I will feast on the bonfire of it's vanities.
History has shown that Nationalisation does not work, if you give industry (any industry) to politicians and their cronies to run then that industry will ultimately fail, the tax take to the exchequer will fall, unemployment will go up, taxes will go up, the country will start to borrow money it can't afford, and the country will suffer as a result. Politicians cannot run anything, they just do not have the practical experience.
However saying that, we cannot allow people at the top to swindle the country again, i.e. relying on tax payers money to bail them out.

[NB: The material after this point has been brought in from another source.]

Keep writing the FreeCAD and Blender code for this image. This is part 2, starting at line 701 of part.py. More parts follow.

These people, like the former chief exec of Northern Rock, Fred the Shred, and many other banking execs who took the money and ran, should be hunted down and thrown in prison for all the economic destruction they have caused.
That said, the single currency Euro cannot and will not work, the whole idea behind it was flawed from the start, and although the Euro was seen as a way of preventing Europe from falling back into it's bad old habits, the only way the Euro can realistically work is if there is a united states of Europe under one government, and that dear forum members will never happen.

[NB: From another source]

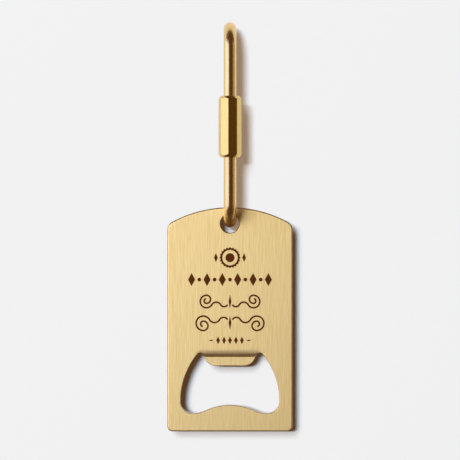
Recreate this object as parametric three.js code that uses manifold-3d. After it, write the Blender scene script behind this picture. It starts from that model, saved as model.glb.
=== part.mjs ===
// Keychain bottle opener: a flat brass-coloured opener plate that hangs on an oval screw-lock ring.
// Millimetres, +Z up. The origin is the hang point, the inner surface of the ring's upper bend.
// The ring's centreline lies in the YZ plane, and the plate lies in the XZ plane with its face to -Y.
import * as THREE from "three";
import { mergeVertices } from "three/addons/utils/BufferGeometryUtils.js";
import Module from "manifold-3d";

const wasm = await Module();
wasm.setup();

// ---------- Driving dimensions: the ring ----------
const rodDiameter = 4;
const ringHeight = 65.7; // outside, from the top of the upper bend to the bottom of the lower bend
const ringWidth = 19; // outside, over both legs

// ---------- Driving dimensions: the lock on the ring's front leg ----------
const gateGap = 7; // open space between the two rod ends
const gateDrop = 1; // the gate's middle lies this far under the middle of the leg
const threadDepth = 0.2; // the threaded stubs are drawn this much under the rod's surface
const sleeveLength = 19.3;
const sleeveSides = 8;
const sleeveAcrossFlats = 6.8;
const sleeveTurn = THREE.MathUtils.degToRad(8); // a corner stands this far off the front
const sleeveChamfer = 1; // length of the turned chamfer at a corner
const sleeveChamferDepth = 0.68; // how far that chamfer reaches in from a corner
const threadBandLength = 5; // female thread near the sleeve's lower end
const coverMargin = 0.35; // the closed sleeve covers the stubs by this much at each end
const runningClearance = 0.3; // radial, between the sleeve's bore and the rod

// ---------- Driving dimensions: the opener plate ----------
const plateWidth = 40;
const plateHeight = 71.6; // from the bottom edge to the top of the arch
const plateThickness = 3;
const archRadius = 39;
const shoulderRadius = 3; // where the arch meets a side
const cornerRadius = 1.6; // bottom corners
const edgeRound = 0.4;
const holeDiameter = 6;
const holeBridge = 2.2; // metal left between the hole and the top of the arch
const hangClearance = 0.1; // between the hole's rim and the bend that it hangs on

// ---------- Driving dimensions: the crown-cap window and its lip ----------
const windowWidth = 31.6; // at its widest
const windowBottomMargin = 5.7; // metal under the lowest points of the window
const lobeRadius = 3.9; // the two round lower corners
const sideRadius = 24; // the long curve up each side
const notchRadius = 1.1; // relief notch at each end of the lip
const notchAngle = THREE.MathUtils.degToRad(38.9); // how far a side curve runs before its notch
const bumpRise = 2.68; // the lower edge's middle stands this far above its lowest points
const bumpRadius = 17.9; // crown of that lower edge
const lipWidth = 16.6;
const lipLength = 3.1;
const lipCornerRadius = 3.8; // a corner's arc runs up into the lip's root
const lipThickness = 2.2;
const lipSetback = 1.3; // the lip's face lies this far behind the plate's face
const lipRoll = 2.7; // height of the rolled shoulder above the lip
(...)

My comments were not all about Greece, my first comment, contained within my first para was about "nationalisation" and it's inherent ability to fail at everything.
My second para was about the banks, which are now run by wide-boys, spivs, con men and wannabe rock stars. Those advocates of "Light Touch" regulations should be rounded up and put in the Tower of London, because of this stupidity the thieves now have the controls to our economy.

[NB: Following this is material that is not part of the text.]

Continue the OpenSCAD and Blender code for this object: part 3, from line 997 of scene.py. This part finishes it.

And my final para was partially about Greece but also pointed out that the wishful thinking of those politicians that cobbled together the "single currency" was nothing more than "pie in the sky". Anyone with an ounce of foresight could see that the Euro would never work, our European economies and mindset are just too different.
Turn to the Vatican? What the deuce for?
That morally, spiritually and financially corrupt pile of unmentionables. I take this opportunity as it hasn't been given front page headlines for some odd reason that the Vatican Bank is deep in the finnacial meltdown and brown stuff. The old red scocks bank is in a critical state and could collapse due to it's own shennanigans. The clerics fain they have nothing to do with it. Yeah, right. For long years this same bank laundered and fiddled money including Mafia mob loot and such. Remember the baker hanged under Blackfriar's Bridge in London with she symbols of that rogue P2 Lodge that was up to it's ears in corruptiopn including the Pope's private secreatry a Cardinal who was a member of that proscribed bunch. So too was the general in charge of the Itialian financial police amongst others. That is the real news.